# Happy Rats



## Matt (Jun 14, 2007)

When I do something that the boys really like they get a sudden burst of energy and just start hopping and running around acting funny. 

Do I have the only rats that do that? or Do all yours do it too?

Its so hilarious to watch.


----------



## Hippy (Jul 23, 2007)

I have a female rat who loves it when I put my hand in the cage.
She runs all over it then down the stairs then back up and then bounces, try's to get the other girls to play and then comes over and licks my fingers.


----------



## sonoma (May 26, 2007)

Oh yes, all my girls do this, but especially Fiona and Lana. When they come out for free-range time I'll tickle them and they'll get all frisky and hop around. Fiona will make a full circle around my room and then come back for more. :lol:


----------



## Matt (Jun 14, 2007)

Sonoma said:


> When they come out for free-range time I'll tickle them and they'll get all frisky and hop around. Fiona will make a full circle around my room and then come back for more. :lol:



My boys will do the same thing...I love it...its entertaining


----------



## Kimmiekins (Apr 14, 2007)

Yep, pretty normal.  Especially for the younger ratties, or happy older ones.
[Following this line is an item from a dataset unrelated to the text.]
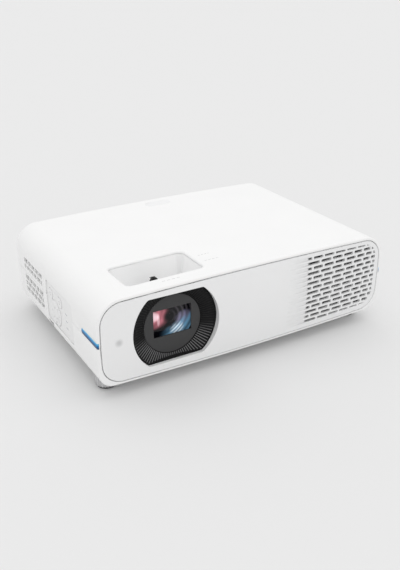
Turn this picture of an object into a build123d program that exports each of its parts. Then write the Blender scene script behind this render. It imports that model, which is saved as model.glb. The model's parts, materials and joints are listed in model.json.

There's a name for the "bounce-hop" they do - it's called popcorning.


----------



## Matt (Jun 14, 2007)

Popcorning....lol...


----------



## savveth (Jul 9, 2007)

yep. every morning I go and play with my boys in their cage and they start popcorning everywhere, its hilarious!


----------



## viishuz (Aug 25, 2007)

My girls are the same, when I come home at night, and they no it's play time, they bounce off the walls of their cage it's great =)


----------



## taralyncouture (Aug 23, 2007)

My rat does. but unlike everyone else in the world mine humps after =]


----------



## JennieLove (Jan 2, 2007)

My boys do that all the time as well!


----------



## Kbomblives (Jul 30, 2007)

Neil really likes playing with my Chihuahua mix. My dog tags Neil and he hops all over.


----------



## Matt (Jun 14, 2007)

One of my dogs doesnt care for rats the other dont care if they run allover him.


----------



## Sparker (Jun 17, 2007)

My dog loves rats, also. I love watching it... 

"One big happy family!" *tear* :lol:


----------